# STATED TASK
What is needed is the run of lines from the one containing "Keep writing the build123d" through the one containing "return n.material", echoed exactly, with both ends kept and nothing added.

# GIVEN DATA
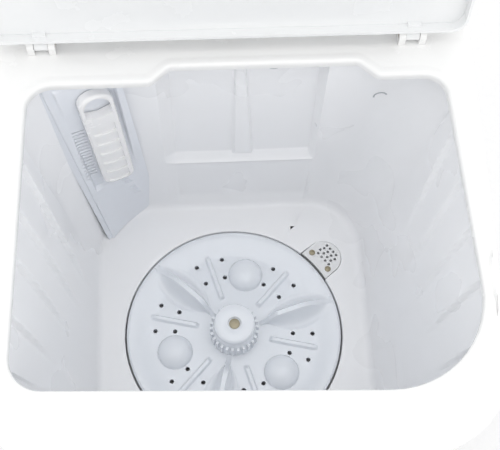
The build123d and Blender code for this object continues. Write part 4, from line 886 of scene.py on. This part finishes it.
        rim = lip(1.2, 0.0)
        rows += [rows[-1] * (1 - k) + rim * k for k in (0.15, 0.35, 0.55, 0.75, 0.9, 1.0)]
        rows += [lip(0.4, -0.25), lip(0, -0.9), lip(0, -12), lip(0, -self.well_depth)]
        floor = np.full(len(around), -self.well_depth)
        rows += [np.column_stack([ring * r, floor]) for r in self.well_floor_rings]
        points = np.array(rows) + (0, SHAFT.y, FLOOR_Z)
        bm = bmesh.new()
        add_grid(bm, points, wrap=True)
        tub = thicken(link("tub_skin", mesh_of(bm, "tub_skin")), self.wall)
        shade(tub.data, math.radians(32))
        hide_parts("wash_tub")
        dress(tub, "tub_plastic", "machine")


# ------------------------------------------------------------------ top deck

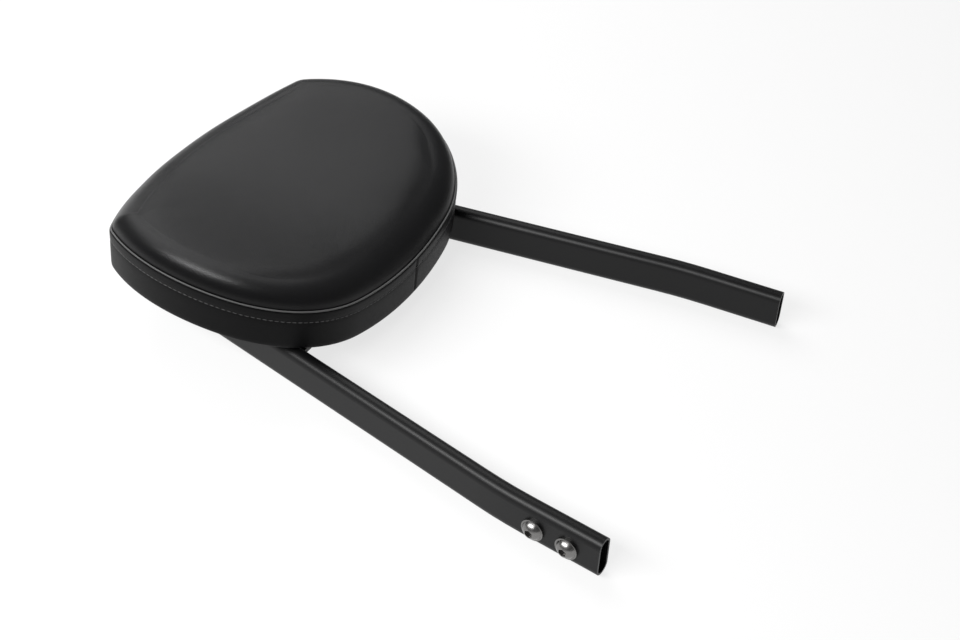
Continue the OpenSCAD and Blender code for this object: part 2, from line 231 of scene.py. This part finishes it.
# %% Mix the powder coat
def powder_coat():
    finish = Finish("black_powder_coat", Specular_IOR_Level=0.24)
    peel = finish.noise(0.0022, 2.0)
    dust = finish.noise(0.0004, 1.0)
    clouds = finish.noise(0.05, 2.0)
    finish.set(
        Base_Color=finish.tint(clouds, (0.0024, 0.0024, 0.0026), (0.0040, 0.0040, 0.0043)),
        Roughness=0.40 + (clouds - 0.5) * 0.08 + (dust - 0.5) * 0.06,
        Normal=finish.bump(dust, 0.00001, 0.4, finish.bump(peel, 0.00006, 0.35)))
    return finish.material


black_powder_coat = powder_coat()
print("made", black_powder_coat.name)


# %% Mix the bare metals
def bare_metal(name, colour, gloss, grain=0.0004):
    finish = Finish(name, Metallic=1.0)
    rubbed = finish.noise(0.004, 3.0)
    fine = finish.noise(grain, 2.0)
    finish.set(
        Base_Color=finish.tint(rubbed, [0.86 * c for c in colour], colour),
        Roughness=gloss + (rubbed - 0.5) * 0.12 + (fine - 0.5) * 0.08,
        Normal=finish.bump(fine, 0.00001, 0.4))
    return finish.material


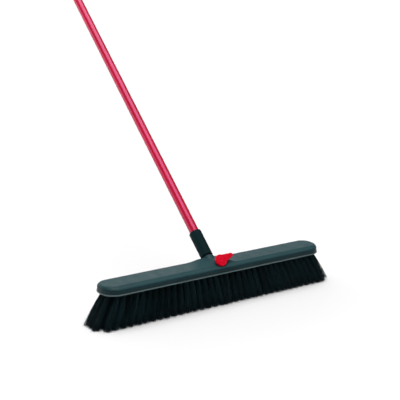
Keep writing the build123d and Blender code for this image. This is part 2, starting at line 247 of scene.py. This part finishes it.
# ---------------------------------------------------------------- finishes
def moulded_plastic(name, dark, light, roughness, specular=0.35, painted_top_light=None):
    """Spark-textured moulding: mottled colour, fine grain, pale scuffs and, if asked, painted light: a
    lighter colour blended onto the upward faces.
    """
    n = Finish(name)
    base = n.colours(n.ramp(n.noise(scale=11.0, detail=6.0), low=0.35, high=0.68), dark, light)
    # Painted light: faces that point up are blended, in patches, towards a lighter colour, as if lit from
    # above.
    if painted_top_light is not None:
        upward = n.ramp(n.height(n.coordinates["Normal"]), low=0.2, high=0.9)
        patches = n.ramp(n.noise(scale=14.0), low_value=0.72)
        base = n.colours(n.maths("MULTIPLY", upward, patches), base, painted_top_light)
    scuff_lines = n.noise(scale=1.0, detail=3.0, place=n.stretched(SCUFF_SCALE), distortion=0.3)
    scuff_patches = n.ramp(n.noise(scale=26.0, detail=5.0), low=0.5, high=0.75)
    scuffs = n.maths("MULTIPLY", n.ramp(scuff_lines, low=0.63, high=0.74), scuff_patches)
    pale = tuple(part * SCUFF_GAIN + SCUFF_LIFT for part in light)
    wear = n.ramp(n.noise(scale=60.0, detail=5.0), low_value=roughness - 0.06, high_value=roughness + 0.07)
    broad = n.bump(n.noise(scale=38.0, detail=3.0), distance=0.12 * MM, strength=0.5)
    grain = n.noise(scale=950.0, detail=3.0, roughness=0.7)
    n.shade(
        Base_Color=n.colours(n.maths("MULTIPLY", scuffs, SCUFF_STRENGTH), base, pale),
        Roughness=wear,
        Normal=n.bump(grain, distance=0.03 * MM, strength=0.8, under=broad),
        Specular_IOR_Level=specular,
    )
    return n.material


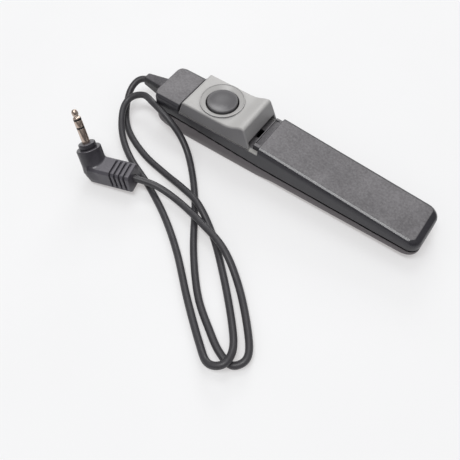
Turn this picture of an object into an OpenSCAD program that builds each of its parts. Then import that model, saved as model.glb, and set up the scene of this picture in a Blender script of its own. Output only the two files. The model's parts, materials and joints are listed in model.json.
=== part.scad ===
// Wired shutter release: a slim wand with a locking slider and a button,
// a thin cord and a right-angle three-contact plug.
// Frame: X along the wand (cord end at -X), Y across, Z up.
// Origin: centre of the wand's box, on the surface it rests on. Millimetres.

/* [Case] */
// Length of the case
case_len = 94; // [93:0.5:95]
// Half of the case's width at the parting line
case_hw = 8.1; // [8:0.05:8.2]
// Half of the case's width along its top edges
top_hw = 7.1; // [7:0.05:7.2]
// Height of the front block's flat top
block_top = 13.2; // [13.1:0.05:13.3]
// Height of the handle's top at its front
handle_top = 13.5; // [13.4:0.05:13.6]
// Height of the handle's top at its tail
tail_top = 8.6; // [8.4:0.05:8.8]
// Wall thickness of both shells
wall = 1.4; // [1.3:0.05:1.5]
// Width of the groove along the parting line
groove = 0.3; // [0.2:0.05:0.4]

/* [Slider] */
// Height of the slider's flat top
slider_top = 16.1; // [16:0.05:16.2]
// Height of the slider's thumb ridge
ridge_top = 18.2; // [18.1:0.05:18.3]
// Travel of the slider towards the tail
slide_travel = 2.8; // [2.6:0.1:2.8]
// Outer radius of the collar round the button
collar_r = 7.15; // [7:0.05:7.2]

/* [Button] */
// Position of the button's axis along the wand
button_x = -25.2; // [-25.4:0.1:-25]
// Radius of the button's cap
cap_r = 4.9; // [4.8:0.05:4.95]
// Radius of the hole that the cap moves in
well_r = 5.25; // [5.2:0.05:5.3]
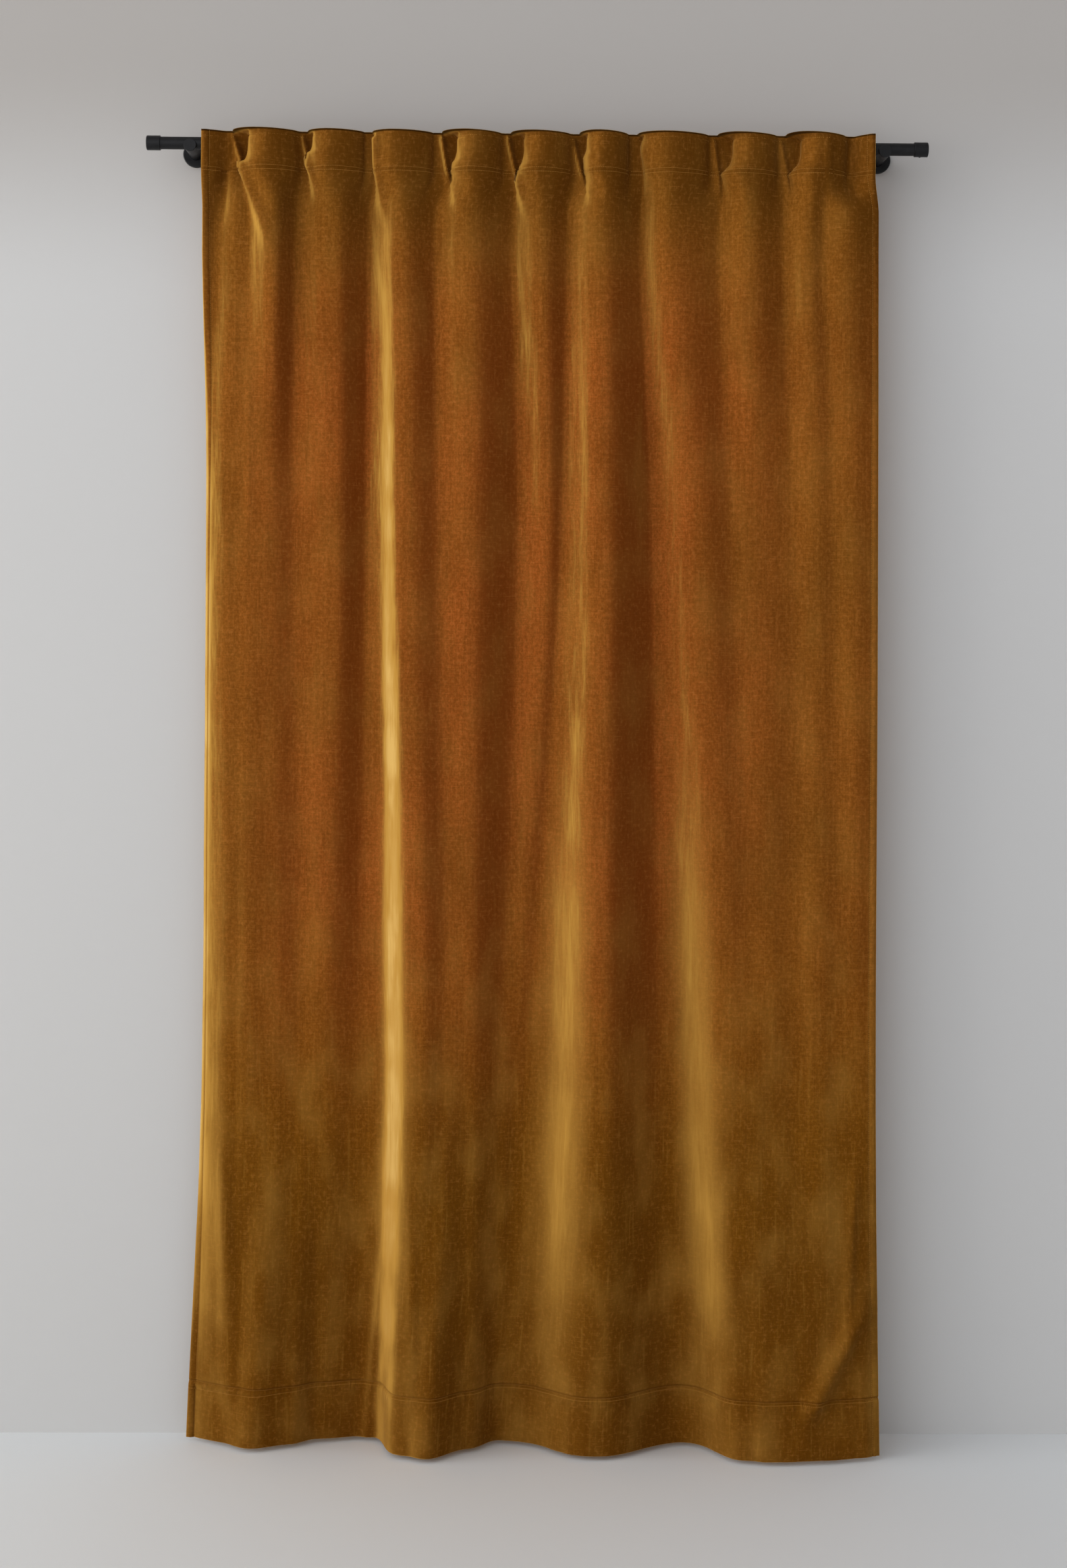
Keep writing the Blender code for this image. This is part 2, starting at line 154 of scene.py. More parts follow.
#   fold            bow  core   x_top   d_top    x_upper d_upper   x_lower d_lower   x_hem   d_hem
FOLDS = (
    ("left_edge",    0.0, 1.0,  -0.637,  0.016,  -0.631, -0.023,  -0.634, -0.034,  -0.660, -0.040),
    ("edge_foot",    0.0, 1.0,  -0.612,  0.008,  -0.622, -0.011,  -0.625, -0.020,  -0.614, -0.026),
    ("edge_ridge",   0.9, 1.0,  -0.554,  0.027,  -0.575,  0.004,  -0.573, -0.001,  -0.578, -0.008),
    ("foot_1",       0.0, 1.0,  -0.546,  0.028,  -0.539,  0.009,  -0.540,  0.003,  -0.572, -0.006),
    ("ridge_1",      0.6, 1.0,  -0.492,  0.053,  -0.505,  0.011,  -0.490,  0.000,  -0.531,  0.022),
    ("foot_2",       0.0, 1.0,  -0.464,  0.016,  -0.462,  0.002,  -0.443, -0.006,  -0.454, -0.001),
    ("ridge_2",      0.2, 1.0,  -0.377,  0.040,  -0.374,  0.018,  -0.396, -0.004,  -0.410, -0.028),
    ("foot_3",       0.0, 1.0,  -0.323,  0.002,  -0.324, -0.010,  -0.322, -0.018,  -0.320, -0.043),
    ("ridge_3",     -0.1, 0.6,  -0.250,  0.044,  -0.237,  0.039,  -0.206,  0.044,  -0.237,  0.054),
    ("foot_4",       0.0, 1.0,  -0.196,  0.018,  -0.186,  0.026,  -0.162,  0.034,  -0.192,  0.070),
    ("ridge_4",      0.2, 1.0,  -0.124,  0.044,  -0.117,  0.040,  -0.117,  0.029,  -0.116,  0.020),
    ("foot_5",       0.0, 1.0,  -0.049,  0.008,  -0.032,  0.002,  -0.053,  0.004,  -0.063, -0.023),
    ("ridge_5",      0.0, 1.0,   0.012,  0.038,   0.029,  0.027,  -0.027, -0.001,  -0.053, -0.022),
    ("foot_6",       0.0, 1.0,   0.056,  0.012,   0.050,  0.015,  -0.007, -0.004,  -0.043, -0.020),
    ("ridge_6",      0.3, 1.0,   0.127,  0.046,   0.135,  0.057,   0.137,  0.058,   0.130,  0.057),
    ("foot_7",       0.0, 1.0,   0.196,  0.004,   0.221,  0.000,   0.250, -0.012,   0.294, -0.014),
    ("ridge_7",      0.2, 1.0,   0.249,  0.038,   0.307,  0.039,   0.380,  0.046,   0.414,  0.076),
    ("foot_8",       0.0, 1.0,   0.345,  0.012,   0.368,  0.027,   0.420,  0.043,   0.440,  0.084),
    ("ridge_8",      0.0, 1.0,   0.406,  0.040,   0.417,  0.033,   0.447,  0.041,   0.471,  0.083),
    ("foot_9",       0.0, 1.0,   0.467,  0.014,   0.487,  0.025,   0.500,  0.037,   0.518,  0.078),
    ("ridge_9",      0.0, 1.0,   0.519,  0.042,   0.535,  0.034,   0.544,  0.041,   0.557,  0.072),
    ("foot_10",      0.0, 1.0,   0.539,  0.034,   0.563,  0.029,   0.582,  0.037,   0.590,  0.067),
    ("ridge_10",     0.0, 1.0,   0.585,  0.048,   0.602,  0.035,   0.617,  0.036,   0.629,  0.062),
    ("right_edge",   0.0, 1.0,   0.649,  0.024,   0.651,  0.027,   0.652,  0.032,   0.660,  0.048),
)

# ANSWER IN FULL
Keep writing the build123d and Blender code for this image. This is part 2, starting at line 247 of scene.py. This part finishes it.
# ---------------------------------------------------------------- finishes
def moulded_plastic(name, dark, light, roughness, specular=0.35, painted_top_light=None):
    """Spark-textured moulding: mottled colour, fine grain, pale scuffs and, if asked, painted light: a
    lighter colour blended onto the upward faces.
    """
    n = Finish(name)
    base = n.colours(n.ramp(n.noise(scale=11.0, detail=6.0), low=0.35, high=0.68), dark, light)
    # Painted light: faces that point up are blended, in patches, towards a lighter colour, as if lit from
    # above.
    if painted_top_light is not None:
        upward = n.ramp(n.height(n.coordinates["Normal"]), low=0.2, high=0.9)
        patches = n.ramp(n.noise(scale=14.0), low_value=0.72)
        base = n.colours(n.maths("MULTIPLY", upward, patches), base, painted_top_light)
    scuff_lines = n.noise(scale=1.0, detail=3.0, place=n.stretched(SCUFF_SCALE), distortion=0.3)
    scuff_patches = n.ramp(n.noise(scale=26.0, detail=5.0), low=0.5, high=0.75)
    scuffs = n.maths("MULTIPLY", n.ramp(scuff_lines, low=0.63, high=0.74), scuff_patches)
    pale = tuple(part * SCUFF_GAIN + SCUFF_LIFT for part in light)
    wear = n.ramp(n.noise(scale=60.0, detail=5.0), low_value=roughness - 0.06, high_value=roughness + 0.07)
    broad = n.bump(n.noise(scale=38.0, detail=3.0), distance=0.12 * MM, strength=0.5)
    grain = n.noise(scale=950.0, detail=3.0, roughness=0.7)
    n.shade(
        Base_Color=n.colours(n.maths("MULTIPLY", scuffs, SCUFF_STRENGTH), base, pale),
        Roughness=wear,
        Normal=n.bump(grain, distance=0.03 * MM, strength=0.8, under=broad),
        Specular_IOR_Level=specular,
    )
    return n.material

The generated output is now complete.